While monthly average disposable income per household in urban centres was estimated at Rs27,596, it was Rs18,650 in rural settlements, suggests a table. In the same way, consumption expenditure accounted for 88 per cent of an average household earning in cities, whereas it stood at 92 per cent for rural people. However, deposits/savings by rural population were found better than that by urban inhabitants. Former saved 4.52 per cent of total monthly receipts whereas latter managed to save only 3.2 per cent, according to HIES 2010-11.
At provincial level, the savings/deposits rate was also found dissimilar with Balochistan and Khyber Pakhtunkhwa (KPK) having the lowest savings rates in the country.

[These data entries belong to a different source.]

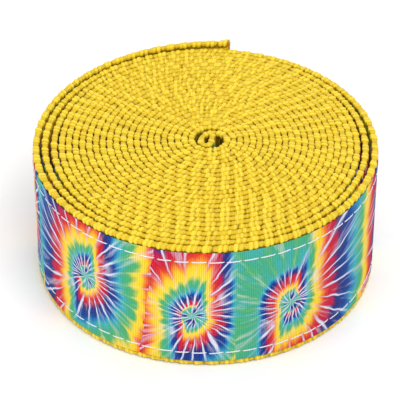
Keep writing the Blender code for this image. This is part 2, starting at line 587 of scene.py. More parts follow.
@dataclass(frozen=True, kw_only=True)
class Webbing(WovenLayer):
    """The woven strap: two looped selvages, and between them a face that the ribbon covers outside.

    The depths of its rows of points are in millimetres, and the turns of those round an edge in degrees.
    """

    layer: str = "webbing"
    slot: str = "yellow_webbing"
    width: float = 38.1 * MM
    thickness: float = 1.30 * MM
    swell: float = 0.07 * MM
    swell_fades: tuple[float, float] = (1.4 * MM, 2.2 * MM)
    shoulder: float = 0.50 * MM
    squareness: float = 0.42
    clear: float = 0.30 * MM
    face_share: float = 0.92
    face_crease: float = 0.3
    edge_fades: tuple[float, float] = (1.7 * MM, 2.4 * MM)
    wander: float = 0.16
    wander_length: float = 90.0 * MM
    wander_seed: int = 23
    loops: EdgeLoops = EdgeLoops()
    fine_depths: tuple[float, ...] = (2.4, 2.0, 1.75, 1.55, 1.36, 1.17, 0.98, 0.76)
    fine_turns: tuple[float, ...] = (0.0, 20.0, 42.0, 62.0, 82.0)
    coarse_depths: tuple[float, ...] = (1.75, 1.35, 0.95)
    coarse_turns: tuple[float, ...] = (8.0, 42.0, 78.0)
    fine_pace: float = 0.2067 * MM
    coarse_pace: float = 0.27 * MM

    def _half_section(self, fine: bool) -> tuple[np.ndarray, ...]:
        """The outer half of the cross-section, from the lower edge up to the upper one.

        Args:
            fine: whether the edges are worked closely.

        Returns:
            Offset, height, the normal's share outwards and its share upwards, depth from the nearer
            edge, and 1 on the upper edge, row by row.
        """
        turns = np.radians(self.fine_turns if fine else self.coarse_turns)
        depths = np.array(self.fine_depths if fine else self.coarse_depths) * MM
        half = self.thickness / 2.0
        sides = half + self.swell * (1.0 - smooth(depths, *self.swell_fades))
        offset = np.concatenate([sides, (half + self.swell) * np.cos(turns) ** self.squareness])
        depth = np.concatenate([depths, self.shoulder * (1.0 - np.sin(turns) ** self.squareness)])
        out = np.concatenate([np.full(len(depths), self.face_share), self.face_share * np.cos(turns)])
        up = np.concatenate([np.zeros(len(depths)), np.sin(turns)])
        heights = np.concatenate([(self.clear + depth)[::-1], self.width - self.clear - depth])
        upper = np.repeat([0.0, 1.0], len(depth))
        offsets, outs, near = (np.concatenate([row[::-1], row]) for row in (offset, out, depth))
        return offsets, heights, outs, np.concatenate([-up[::-1], up]), near, upper

    def rings(self, span: Span) -> Rings:
        """The webbing's rings over a stretch of the strap.

        Args:
            span: the stretch.

        Returns:
            The rings, with the loops of both selvages on them.
        """
        places = stations(span.start, span.end, self.fine_pace if span.fine else self.coarse_pace)
        offset, height, out, up, near, upper = self._half_section(span.fine)
        offset, out = (np.concatenate([row, -row[::-1]]) for row in (offset, out))
        height, up, near, upper = (np.concatenate([row, row[::-1]]) for row in (height, up, near, upper))
        slanted = places[:, None] + self.loops.slant * (offset / self.thickness)[None, :]
        loop_place = self.loops.places(self.line.turns(slanted)) + np.where(upper > 0.5, 0.0, 0.5)
        sway = self.wander * drift(places, self.wander_length, self.wander_seed)
        edge = 1.0 - smooth(near, *self.edge_fades)
        facing_up = np.abs(up)[None, :] ** 2
        rise = self.loops.relief(loop_place + sway[:, None], near[None, :], facing_up) * edge
        # The crease value is how deep each point lies below the proudest strand near the edges, and a fixed
        # value on the face; the yarn's finish paints shade by it.
        depth = (self.loops.most - rise) / (self.loops.most + self.loops.top_floor)
        fields = {
            Fields.ALONG: slanted,
            Fields.HEIGHT: np.broadcast_to(height, rise.shape),
            Fields.CREASE: np.clip(depth, 0.0, 1.0) * edge + self.face_crease * (1.0 - edge),
            Fields.EDGE: np.broadcast_to(edge, rise.shape),
        }
        along = np.broadcast_to(places[:, None], rise.shape)
        return Rings(along, offset + out * rise, height + up * rise, fields)


# ---- Stitching ----


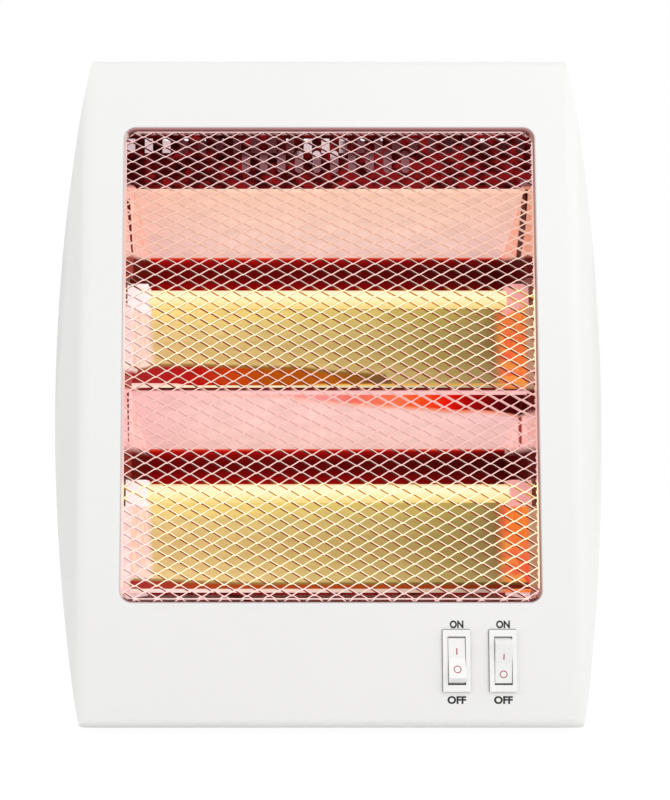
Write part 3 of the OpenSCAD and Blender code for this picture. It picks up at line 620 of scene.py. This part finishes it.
leftWall = wallSheet("brightRolledWallLeft", [
    (68, "#ffe1e1"), (70.3, "#ffe1e1"), (70.7, "#a52d2d"), (74.3, "#a52d2d"), (75, "#f4d6c6"),
    (117, "#f6ded2"), (119, "#5a1008"), (141, "#5a1008"), (145, "#fdcfc8"), (173.2, "#fdcac4"),
    (174.6, "#fff0d8"), (176.0, "#ffd2cc"), (176.3, "#a51e23"), (184, "#a51e23"),
    (185.5, "#f2d8cc"), (222, "#f6e0d6"), (224.5, "#5a1008"), (248.5, "#5a1008"),
    (251, "#fac4b8"), (270, "#fbc0a8"), (289, "#fbbca4")], [
    (62, "#e8c0bc"), (74, "#f8dcd8"), (117, "#fce8e4"), (120, "#8a342c"), (141, "#8a342c"),
    (145, "#fcd4d0"), (174, "#fcd4d0"), (176, "#b05a58"), (184, "#b05a58"), (186, "#fce4e0"),
    (224, "#fce8e4"), (226, "#9a4a40"), (249, "#9a4a40"), (252, "#fcccc0"), (289, "#fcccc0"),
    (291, "#7a4a4c"), (322, "#8a6264")], [
    {"ends": ((246, 104.0), (276, 106.4)), "wide": (0.8, 2.0), "tone": "#64160c"},
    {"ends": ((146, 105.0), (173, 105.6)), "wide": (0.5, 1.2), "tone": "#7a2420"}])
rightWall = wallSheet("brightRolledWallRight", [
    (68, "#ffe1e1"), (70.3, "#ffe1e1"), (70.7, "#8a1e14"), (72.6, "#8a1e14"), (73.6, "#ec5a48"),
    (88, "#f0784a"), (100, "#fa8438"), (116, "#f58a3c"), (119, "#460404"), (141, "#460404"),
    (145, "#fdcfc8"), (160, "#fdcfc8"), (162, "#3c0505"), (171, "#3c0505"), (172, "#fac2ba"),
    (174.2, "#fac2ba"), (175.2, "#e8a860"), (178, "#f28c42"), (205, "#f07444"),
    (222, "#f29648"), (224.5, "#460404"), (248.5, "#460404"), (251, "#f2b4a0"),
    (289, "#f0b098")], [
    (62, "#8a4a40"), (74, "#b48a70"), (117, "#be9a7c"), (120, "#5a1a14"), (141, "#5a1a14"),
    (145, "#eeb8b0"), (160, "#eeb8b0"), (163, "#5a1a14"), (174, "#5a1a14"), (176, "#bb9277"),
    (224, "#bb9277"), (226, "#5a1a14"), (249, "#5a1a14"), (252, "#e4a68c"), (289, "#e4a68c"),
    (291, "#4a2426"), (322, "#5a3436")], [
    {"ends": ((243, 101.9), (281, 104.7)), "wide": (1.2, 2.4), "tone": "#420c08"},
    {"ends": ((144, 101.9), (161, 101.9)), "wide": (0.7, 0.9), "tone": "#8a2420"}])

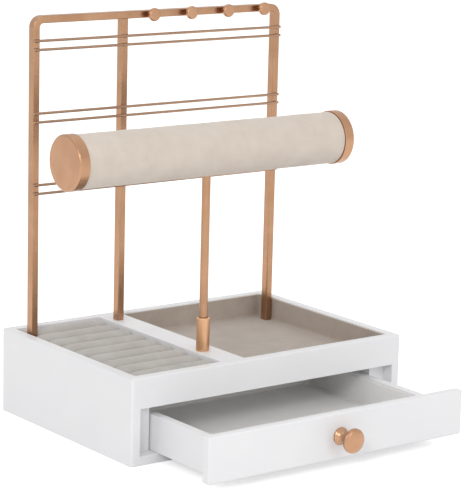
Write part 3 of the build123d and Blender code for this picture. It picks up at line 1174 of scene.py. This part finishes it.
# ------------------------------------------------------------------ bracelet bar
@dataclass
class BraceletBar(Assembly):
    """The round post with its ferrule, and the velvet roll between two metal caps."""

    cap_facets: int = 72
    cap_edge: float = 1.2 * MM
    cap_seat_round: float = 0.5 * MM
    broken_edge: float = 0.35 * MM
    core_wall: float = 2.0 * MM
    sleeve_facets: int = 72
    sleeve_slices: int = 44
    sleeve_slack: float = 0.2 * MM
    sleeve_wave: float = 0.25 * MM
    sleeve_wave_scale: float = 60.0
    sleeve_wave_shift: tuple[float, float, float] = (5.1, 1.7, 3.3)
    sleeve_edge: float = 1.1 * MM
    sleeve_fullness: float = 0.9
    ferrule_facets: int = 56
    ferrule_chamfer: float = 0.9 * MM
    ferrule_lip: float = 0.9 * MM
    ferrule_sink: float = 0.7 * MM
    ferrule_gap: float = 0.05 * MM
    post_facets: int = 40
    post_end_round: float = 0.4 * MM
    post_gap: float = 0.15 * MM

    def build(self) -> None:
        """Make the ferrule, the post, the roll and its caps."""
        self.ferrule()
        self.post()
        self.roll()
        self.cap("left_end_cap", -1)
        self.cap("right_end_cap", 1)
        self.dress(self.finishes.card, "bar_core_tube")

    def ferrule(self) -> None:
        """Make the ferrule: a sleeve with a broken top edge and a thin lip round the post."""
        space, post = Extent.of("post_ferrule"), Extent.of("bar_post")
        base = Vector((space.middle.x, space.middle.y, space.low.z))
        up = Vector((0, 0, 1))
        outer, inner, tall = space.size.x / 2, post.size.x / 2 + self.ferrule_gap, space.size.z
        lip, shoulder = inner + self.ferrule_lip, tall - self.ferrule_chamfer
        narrow, sunk = outer - self.ferrule_chamfer, tall - self.ferrule_sink
        profile = [(inner, 0), (outer, 0), (outer, shoulder), (narrow, tall), (lip, tall), (lip, sunk),
                   (inner, sunk), (inner, 0)]
        bm = Workshop.turned(profile, base, up, Vector((1, 0, 0)), self.ferrule_facets)
        edges = [(outer, 0), (outer, shoulder), (narrow, tall)]
        Workshop.round_rings(bm, base, up, edges, self.broken_edge)
        # The collar wears the lighter copy of the rose gold, which is painted light.
        self.piece("post_ferrule_turned", bm, self.finishes.front_lit_ferrule_gold, Slot.METAL, ["post_ferrule"])

    def post(self) -> None:
        """Make the round post."""
        space = Extent.of("bar_post")
        upright = Matrix.Translation(space.middle)
        bm = Workshop.rod(upright, space.size.x / 2, space.size.z, self.post_facets)
        ends = Workshop.edges_where(bm, lambda middle, way: abs(way.z) < ACROSS)
        Workshop.round_edges(bm, ends, self.post_end_round, 2)
        self.piece("bar_post_round", bm, self.finishes.bar_gold, Slot.METAL, ["bar_post"])

    def roll(self) -> None:
        """Make the padded velvet sleeve between the caps."""
        space, core = Extent.of("bar_velvet_cover"), Extent.of("bar_core_tube")
        outer, inner = space.size.z / 2, core.size.z / 2
        start = Vector((space.low.x, space.middle.y, space.middle.z))
        along = Vector((1, 0, 0))
        length = space.size.x
        slack = outer - self.sleeve_slack
        profile = [(inner, 0), (slack, 0), (slack, length), (inner, length), (inner, 0)]
        bm = Workshop.turned(profile, start, along, Vector((0, 0, 1)), self.sleeve_facets)
        Workshop.round_rings(bm, start, along, [(slack, 0.0), (slack, length)], self.sleeve_edge, 4)
        for index in range(1, self.sleeve_slices):
            Workshop.slice(bm, start + along * (length * index / self.sleeve_slices), along)
        for vert in bm.verts:
            radial = Vector((0, vert.co.y - start.y, vert.co.z - start.z))
            if radial.length > (outer + inner) / 2:
                spot = vert.co * self.sleeve_wave_scale + Vector(self.sleeve_wave_shift)
                vert.co += radial.normalized() * (self.sleeve_wave * noise.noise(spot))
        post = Extent.of("bar_post")
        hole = Matrix.Translation((post.middle.x, post.middle.y, start.z - outer))
        bm = Workshop.cut_out(
            bm, Workshop.rod(hole, post.size.x / 2 + self.post_gap, outer, self.post_facets))
        thing = self.piece("bracelet_roll_velvet", bm, self.finishes.roll_velvet, Slot.ROLL_VELVET,
                           ["bar_velvet_cover"], crease=70.0, weighted=False)

    def cap(self, node: str, side: int) -> None:
        """Make one end cap with its hidden spigot.

        Args:
            node: Node of the part that it stands for.
            side: -1 for the left end, 1 for the right.
        """
        space, core, cover = Extent.of(node), Extent.of("bar_core_tube"), Extent.of("bar_velvet_cover")
        out = Vector((side, 0, 0))
        seat = Vector((cover.high.x if side > 0 else cover.low.x, space.middle.y, space.middle.z))
        thick = (space.high.x - seat.x) if side > 0 else (seat.x - space.low.x)
        lip = space.size.x - thick
        radius, spigot = space.size.z / 2, core.size.z / 2 - self.core_wall
        face = radius - self.cap_edge
        profile = [(0, -lip), (spigot, -lip), (spigot, 0), (radius, 0), (radius, thick - self.cap_edge),
                   (face, thick), (face / 2, thick), (0, thick)]
        bm = Workshop.turned(profile, seat, out, Vector((0, 0, 1)), self.cap_facets)
        Workshop.round_rings(bm, seat, out, [(radius, 0)], self.cap_seat_round)
        edges = [(radius, thick - self.cap_edge), (face, thick)]
        Workshop.round_rings(bm, seat, out, edges, self.broken_edge)
        self.piece(f"{node}_turned", bm, self.finishes.satin_gold, Slot.METAL, [node])


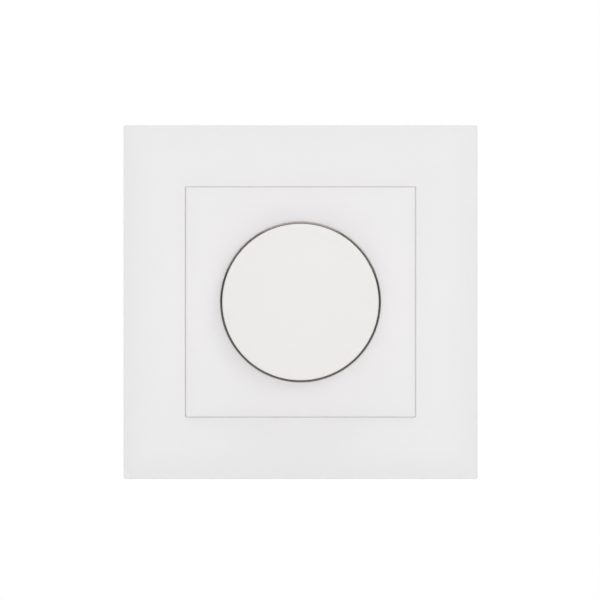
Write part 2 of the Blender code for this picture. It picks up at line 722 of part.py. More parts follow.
def potentiometer(bench, axis, finishes):
    bore = SHAFT_RADIUS + RUNNING_FIT
    bushing = [
        (THREAD_RADIUS, thread_top),
        (THREAD_RADIUS, -REST_GAP),
        (POT_RADIUS, -REST_GAP),
        (POT_RADIUS, flange_low),
        (bore, flange_low),
        (bore, thread_top),
    ]
    place("pot_bushing", turned(bushing, ROUND_STEPS), finishes["brass"], bench)
    shape = hex_nut(on_support, POT_NUT_THICKNESS)
    place("pot_nut", shape, finishes["zinc_steel"], bench)

    inside = POT_RADIUS - CUP_WALL
    hole = SHAFT_RADIUS + REST_GAP
    cup = [
        (POT_RADIUS, cup_top),
        (POT_RADIUS, cup_low),
        (hole, cup_low),
        (hole, cup_inside),
        (inside, cup_inside),
        (inside, cup_top),
    ]
    place("pot_body", turned(cup, ROUND_STEPS), finishes["resin_brown"], bench)

    track = sector(TRACK_INSIDE, inside - TRACK_MARGIN, TRACK_SWEEP, 90, SMALL_STEPS)
    shape = extruded(track, track_low, track_top)
    place("resistor_track", shape, finishes["carbon_track"], bench)

    rotor_bore = SHAFT_RADIUS + THREAD_GAP
    hub = rotor_bore + ROTOR_HUB_WALL
    rotor = [
        (0, rotor_top + ROTOR_HUB_HEIGHT),
        (hub, rotor_top + ROTOR_HUB_HEIGHT),
        (hub, rotor_top),
        (inside - ROTOR_MARGIN, rotor_top),
        (inside - ROTOR_MARGIN, rotor_low),
        (0, rotor_low),
    ]
    keyed = d_shape(rotor_bore, SHAFT_RADIUS - FLAT_DEPTH + THREAD_GAP, SMALL_STEPS)
    cutter = extruded(keyed, rotor_low - OVERRUN, cup_top)
    shape = with_cut(turned(rotor, ROUND_STEPS), cutter)
    place("wiper_rotor", shape, finishes["black_plastic"], axis)

    contact = sector(CONTACT_INSIDE, inside - 2 * TRACK_MARGIN, CONTACT_SWEEP, 90, SMALL_STEPS // 2)
    shape = extruded(contact, contact_low, contact_top)
    place("wiper_spring", shape, finishes["spring_steel"], axis)


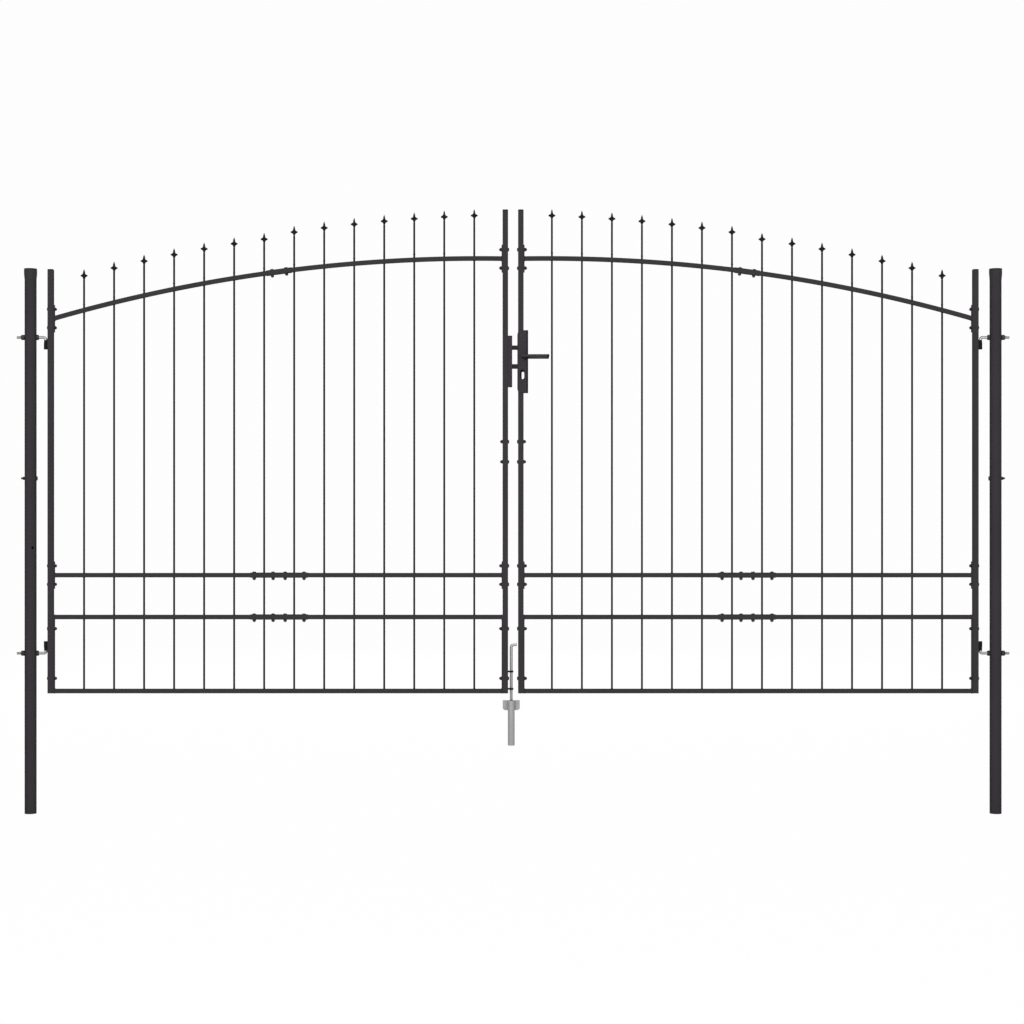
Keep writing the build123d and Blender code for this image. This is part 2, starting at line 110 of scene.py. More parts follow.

A monthly average disposable income per household in Punjab was estimated at Rs22,781 and saving rate 4.84 per cent. In Sindh, income was recorded at Rs20,561 and rate of savings 3.25 per cent. In KPK, income was registered at Rs20,076 and savings 1.81 per cent. The survey found Balochistan at a low ebb both in terms of monthly average disposable income per household (Rs18,492) and deposits/savings (0.72 per cent).
Unquestionably, low savings rate means fewer investments in the productive sectors of the economy. The government with runaway expenditures has to take funds from the banking channels to correct its fiscal imbalances. On the other hand, it has to cut social spending or development expenditures, which the government of Pakistan is doing at present. Withdrawal of subsidies on consumer essentials such as electricity was also aimed at to fill the fiscal gap, even though controlling non-development expenditures or savings would have created a fiscal space for the government.
Encouraging people to save more is justified only when they have enough incomes left in possession after footing the bills in lieu of groceries and transports.
However, corporate sector should be encouraged to make an investment instead of spending. An expert said consumption on research and development and technologies is an investment to attain growth in the end. Similarly, government should consider spending on education and health as an investment rather than consumption, he advised.